- STATED GOAL -
Extract the listing below in full, unchanged.
——————————
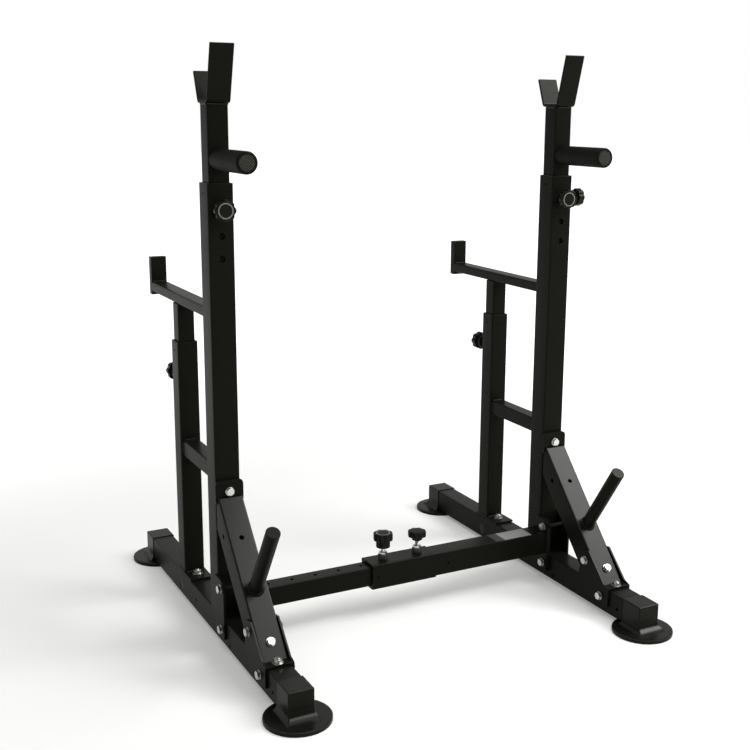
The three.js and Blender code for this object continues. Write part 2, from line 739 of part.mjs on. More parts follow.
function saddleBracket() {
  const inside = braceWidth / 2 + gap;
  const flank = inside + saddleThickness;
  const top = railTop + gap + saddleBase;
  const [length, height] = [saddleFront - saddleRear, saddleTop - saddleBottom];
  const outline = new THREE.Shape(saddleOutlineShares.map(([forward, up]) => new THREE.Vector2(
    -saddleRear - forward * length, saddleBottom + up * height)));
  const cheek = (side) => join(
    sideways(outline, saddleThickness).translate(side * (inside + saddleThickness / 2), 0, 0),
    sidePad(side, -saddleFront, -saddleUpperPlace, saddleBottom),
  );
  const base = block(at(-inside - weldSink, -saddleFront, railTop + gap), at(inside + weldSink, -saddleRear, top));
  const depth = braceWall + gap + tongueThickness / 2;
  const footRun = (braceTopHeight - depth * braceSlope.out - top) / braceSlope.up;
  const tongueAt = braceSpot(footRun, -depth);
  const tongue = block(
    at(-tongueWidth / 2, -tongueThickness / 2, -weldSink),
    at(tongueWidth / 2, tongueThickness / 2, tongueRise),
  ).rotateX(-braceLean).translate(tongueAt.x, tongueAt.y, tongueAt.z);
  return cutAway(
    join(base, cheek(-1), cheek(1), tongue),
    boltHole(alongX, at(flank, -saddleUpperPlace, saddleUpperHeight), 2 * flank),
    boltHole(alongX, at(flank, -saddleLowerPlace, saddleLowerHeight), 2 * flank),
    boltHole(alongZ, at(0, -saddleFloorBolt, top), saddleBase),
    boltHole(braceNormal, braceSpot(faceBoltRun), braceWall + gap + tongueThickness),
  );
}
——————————
- SOLUTION FOR THIS PROBLEM -
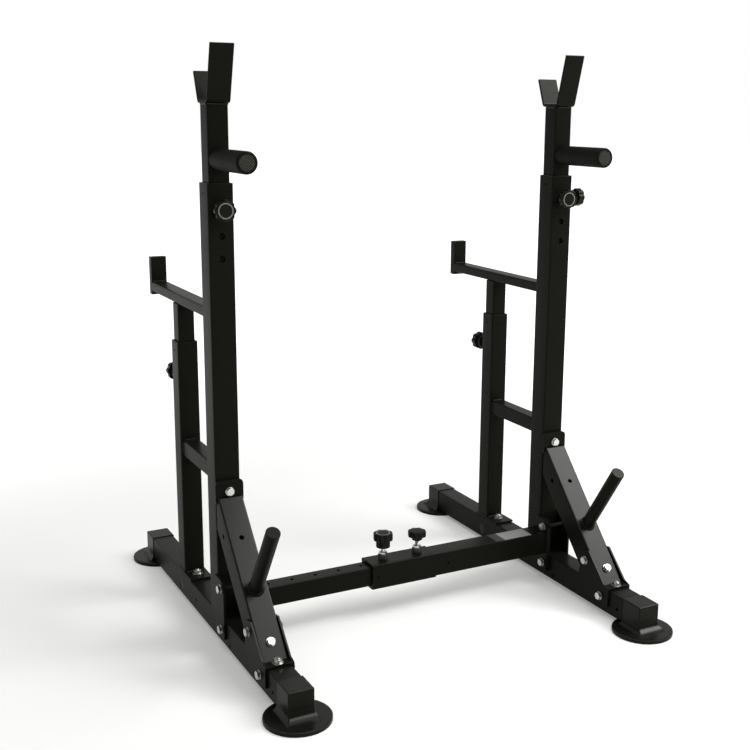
The three.js and Blender code for this object continues. Write part 2, from line 739 of part.mjs on. More parts follow.
function saddleBracket() {
  const inside = braceWidth / 2 + gap;
  const flank = inside + saddleThickness;
  const top = railTop + gap + saddleBase;
  const [length, height] = [saddleFront - saddleRear, saddleTop - saddleBottom];
  const outline = new THREE.Shape(saddleOutlineShares.map(([forward, up]) => new THREE.Vector2(
    -saddleRear - forward * length, saddleBottom + up * height)));
  const cheek = (side) => join(
    sideways(outline, saddleThickness).translate(side * (inside + saddleThickness / 2), 0, 0),
    sidePad(side, -saddleFront, -saddleUpperPlace, saddleBottom),
  );
  const base = block(at(-inside - weldSink, -saddleFront, railTop + gap), at(inside + weldSink, -saddleRear, top));
  const depth = braceWall + gap + tongueThickness / 2;
  const footRun = (braceTopHeight - depth * braceSlope.out - top) / braceSlope.up;
  const tongueAt = braceSpot(footRun, -depth);
  const tongue = block(
    at(-tongueWidth / 2, -tongueThickness / 2, -weldSink),
    at(tongueWidth / 2, tongueThickness / 2, tongueRise),
  ).rotateX(-braceLean).translate(tongueAt.x, tongueAt.y, tongueAt.z);
  return cutAway(
    join(base, cheek(-1), cheek(1), tongue),
    boltHole(alongX, at(flank, -saddleUpperPlace, saddleUpperHeight), 2 * flank),
    boltHole(alongX, at(flank, -saddleLowerPlace, saddleLowerHeight), 2 * flank),
    boltHole(alongZ, at(0, -saddleFloorBolt, top), saddleBase),
    boltHole(braceNormal, braceSpot(faceBoltRun), braceWall + gap + tongueThickness),
  );
}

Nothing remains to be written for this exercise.